### [Exercise requirements]
What is the number of lines containing the string "frame"? Answer with the number only.

### [Provided data]
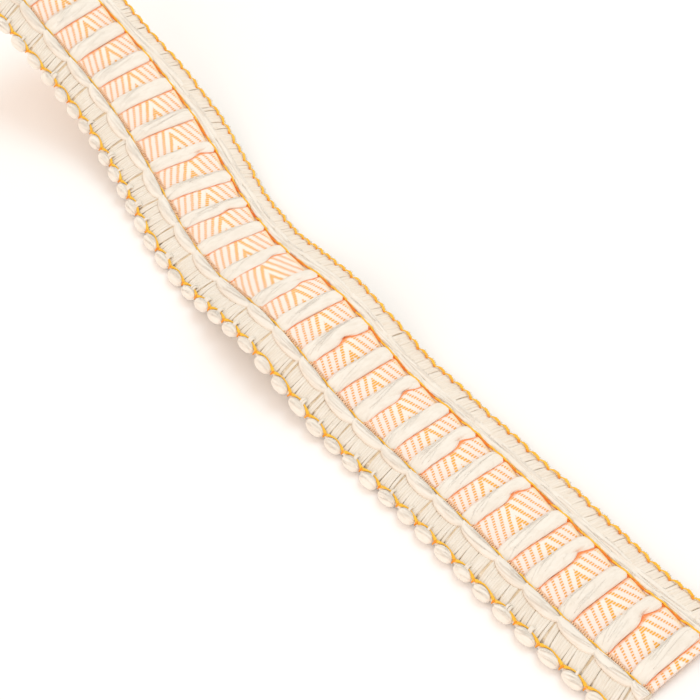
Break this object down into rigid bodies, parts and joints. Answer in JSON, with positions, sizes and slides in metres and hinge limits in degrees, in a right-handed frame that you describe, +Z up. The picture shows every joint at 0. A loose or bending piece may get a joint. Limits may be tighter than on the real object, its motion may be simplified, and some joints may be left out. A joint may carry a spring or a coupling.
{
  "type": "macrame braid trim",
  "caption": "Cut length of cotton braid trim: herringbone ribbon threaded under soft cream rungs, picot bead edge, lobed edge and fine orange binding threads.",
  "frame": {"origin": "on the surface, under the middle of the whole piece's box", "axes": "+X along the trim from its lifted end to its flat end, +Y across towards the lobed edge, +Z up"},
  "size_m": [0.23, 0.0414, 0.0281],
  "materials": {
    "ribbon_cloth": "fine satin weave, white and pale pink with golden-orange and salmon herringbone strokes",
    "cream_cotton": "soft matt cream cotton, loosely twisted roving and fine plied yarn",
    "orange_thread": "thin twisted thread, golden orange, slightly lustrous"
  },
  "bodies": {
    "root": {"ribbon": "ribbon_cloth", "cream_ladder": "cream_cotton", "picot_cord": "cream_cotton", "thread_inner_knob_side": "orange_thread", "thread_inner_lobe_side": "orange_thread", "thread_bead_edge": "orange_thread", "thread_lobe_edge": "orange_thread"}
  },
  "joints": []
}
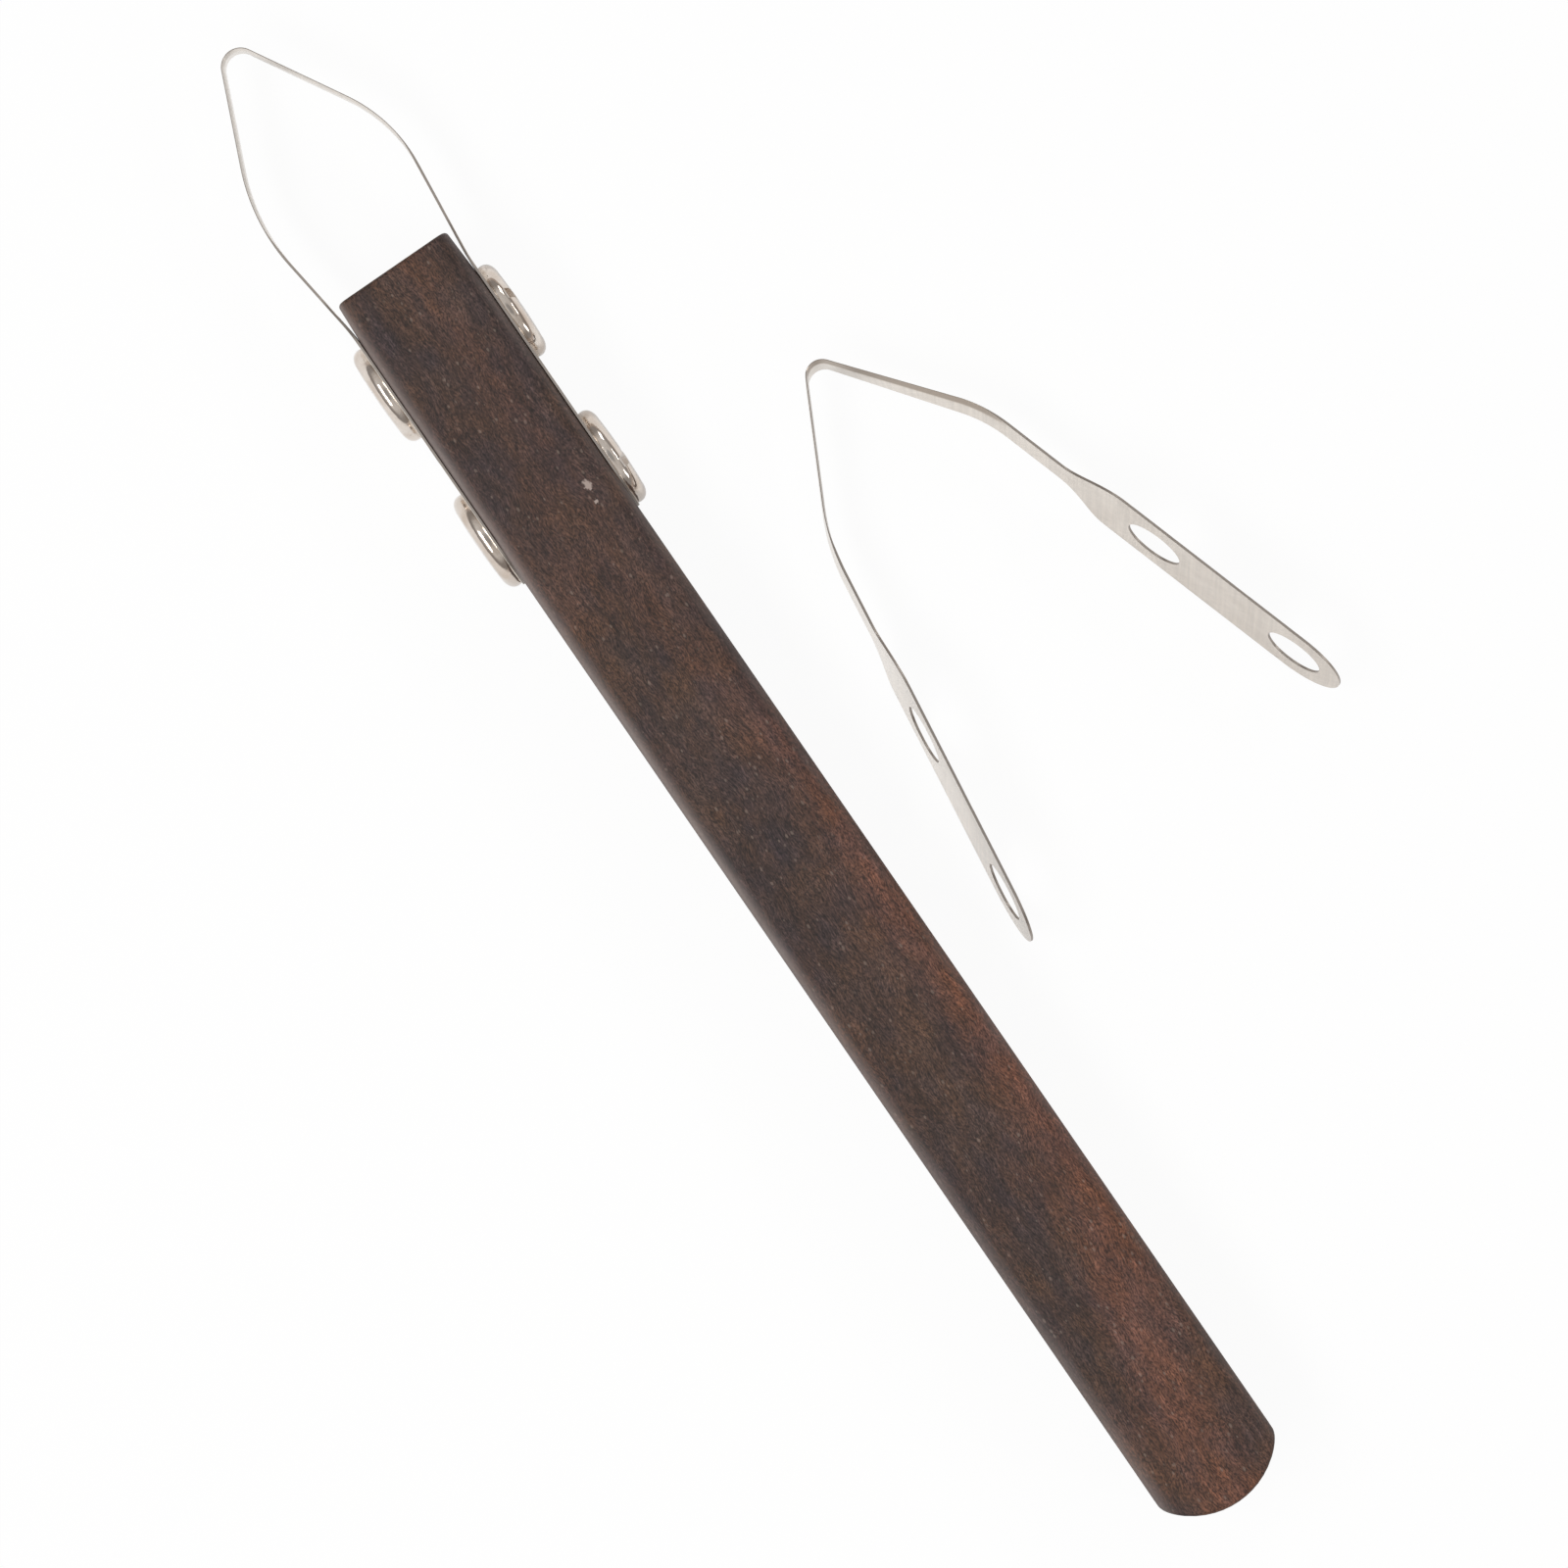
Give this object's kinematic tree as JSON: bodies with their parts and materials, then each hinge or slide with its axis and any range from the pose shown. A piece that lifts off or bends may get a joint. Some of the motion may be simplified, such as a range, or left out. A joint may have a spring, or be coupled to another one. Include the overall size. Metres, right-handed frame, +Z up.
{
  "type": "pottery trimming loop tool",
  "caption": "Pottery trimming tool: a bent ribbon blade screwed to the side flats of a wooden handle with binding posts, and a loose spare blade beside it.",
  "frame": {"origin": "middle of the handle's underside, which rests on the table", "axes": "+X along the handle from the rounded butt to the cutting loop, +Y to the side of the plain post heads, +Z up"},
  "size_m": [0.1632, 0.059, 0.012],
  "materials": {
    "handle_wood": "dark brown hardwood, sanded and oiled, matte",
    "blade_steel": "thin stainless spring strip, fine brushed scratches",
    "nickel": "polished nickel plate with a warm tint"
  },
  "bodies": {
    "tool": {"handle": "handle_wood", "blade": "blade_steel"},
    "post_front": {"post_front": "nickel"},
    "post_rear": {"post_rear": "nickel"},
    "screw_front": {"screw_front": "nickel"},
    "screw_rear": {"screw_rear": "nickel"},
    "spare": {"spare_blade": "blade_steel"}
  },
  "joints": [
    {"name": "post_front_out", "type": "slide", "parent": "tool", "child": "post_front", "axis": [0, 1, 0], "range_m": [0, 0.016]},
    {"name": "post_rear_out", "type": "slide", "parent": "tool", "child": "post_rear", "axis": [0, 1, 0], "range_m": [0, 0.016]},
    {"name": "screw_front_out", "type": "slide", "parent": "tool", "child": "screw_front", "axis": [0, -1, 0], "range_m": [0, 0.012]},
    {"name": "screw_rear_out", "type": "slide", "parent": "tool", "child": "screw_rear", "axis": [0, -1, 0], "range_m": [0, 0.012]},
    {"name": "spare_lift", "type": "slide", "parent": "tool", "child": "spare", "axis": [0, 0, 1], "range_m": [0, 0.04]}
  ]
}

### [Complete response]
4